Latkes in LONG ISLAND
Born in Roslyn, N.Y., of Russian and Romanian ancestry, Todd Mitgang, executive chef and co-owner at Crave Ceviche Bar on Second Avenue near 50th Street, remembers the amazing potato latkes his grandmother cooked. “Grandma didn’t fry them in vegetable oil; she would make them in what I called chicken fat, so they came out crispy and not gooey. Years later, my grandmother had passed and I went around, looking for chicken fat. No one, not even in Little Neck, knew what I was talking about until a clerk said ‘Schmaltz! You want schmaltz.’” He also recalls “potlegel,” a Romanian recipe for roasted eggplant, chopped tomatoes, cucumbers, garlic and parsley in lemon juice and olive oil. His favorite holiday meal still has to involve brisket and whatever way it’s cooked, said Mitgang, “it has to melt in your mouth.” For New Year’s Eve he remembers toasting with his parents and a Shirley Temple.

Leg of Lamb in FLUSHING
Rick Moonen, executive chef of RM Seafood at the Mandalay Bay Resort in Las Vegas, grew up in Flushing. “It was such a melting pot, typical America. Everybody was hanging out on the front porch and even though we did not experience memorable meals during the holidays in my home, I learned so much by watching what my friends’ families ate. Across from us was a large Greek family and that’s where I tasted my first leg of lamb. My father had come to New York from Holland on a ship, and the waters were so rough that everyone was sick. They drank a consommé made of mutton that was supposed to help with the nausea. He never wanted to taste lamb after that,” he said. On Christmas Eve, his Italian friends invited him over for the Feast of the Seven Fishes. “I walked in and this insane-looking buffet is set up with anchovies curled up around pimientos, seafood casseroles, salted cod, pasta with calamari.
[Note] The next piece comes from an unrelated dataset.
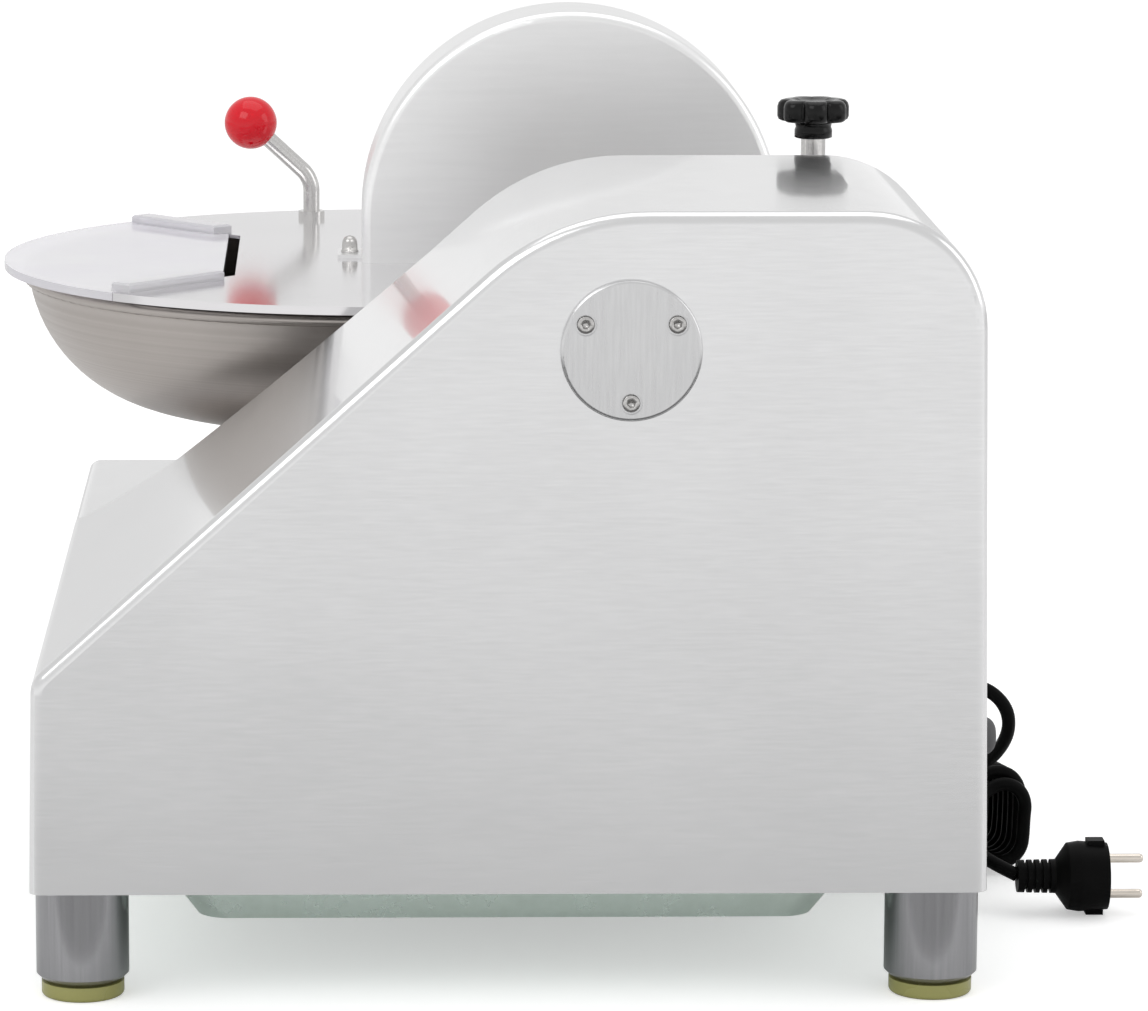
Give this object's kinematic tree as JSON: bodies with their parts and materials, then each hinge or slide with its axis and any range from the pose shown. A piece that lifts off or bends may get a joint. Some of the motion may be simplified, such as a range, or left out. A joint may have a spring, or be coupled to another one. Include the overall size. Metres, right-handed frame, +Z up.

Today, my ideal Christmas meal consists of prime rib with Yorkshire pudding and glazed carrots accompanied by…a big family,” he said.

Roast Chicken in VIETNAM
Growing up in Saigon, Michael Bao Huynh, chef-owner of Bun on Grand Street, Christmas was a French-Vietnamese fusion. “We would make large birthday-type cakes, often flavored with vanilla since chocolate was rarely found. We would roast a whole chicken, make a salad, very French. But for New Year’s, the stores and the whole city would close down for a week or 10 days, so we made food that could keep. In this case, a braised pork belly in coconut juice with pickled vegetables.” When he arrived in New York, he lived with an Italian family and started eating turkey for Christmas. Today, “instead of turkey, I will cook a guinea hen and I’ll use Berkshire pork belly. It’s three times better and three times more expensive,” he said.

“Cream of Wheat” in INDIA
For Jehangir Mehta, holiday foods in his native Mumbai originally meant a cream-of-wheat sort of dish called rawa, based on semolina. “It was similar to a cream of wheat with dried fruits. We had it for the first day of school or for a holiday,” said Mehta, a creative pastry chef who worked at Jean Georges, Union Pacific, Compass and Sapa, and now runs his own sweet and savory show at Graffiti in the East Village. “But the great thing about growing up in India was that you got to celebrate all your friends’ holidays since people came from very different backgrounds and religions. At Graffiti,” he said, “I mix global influences but serve two pretty traditional Indian dishes, a lentil soup and a flat bread with eggplant.”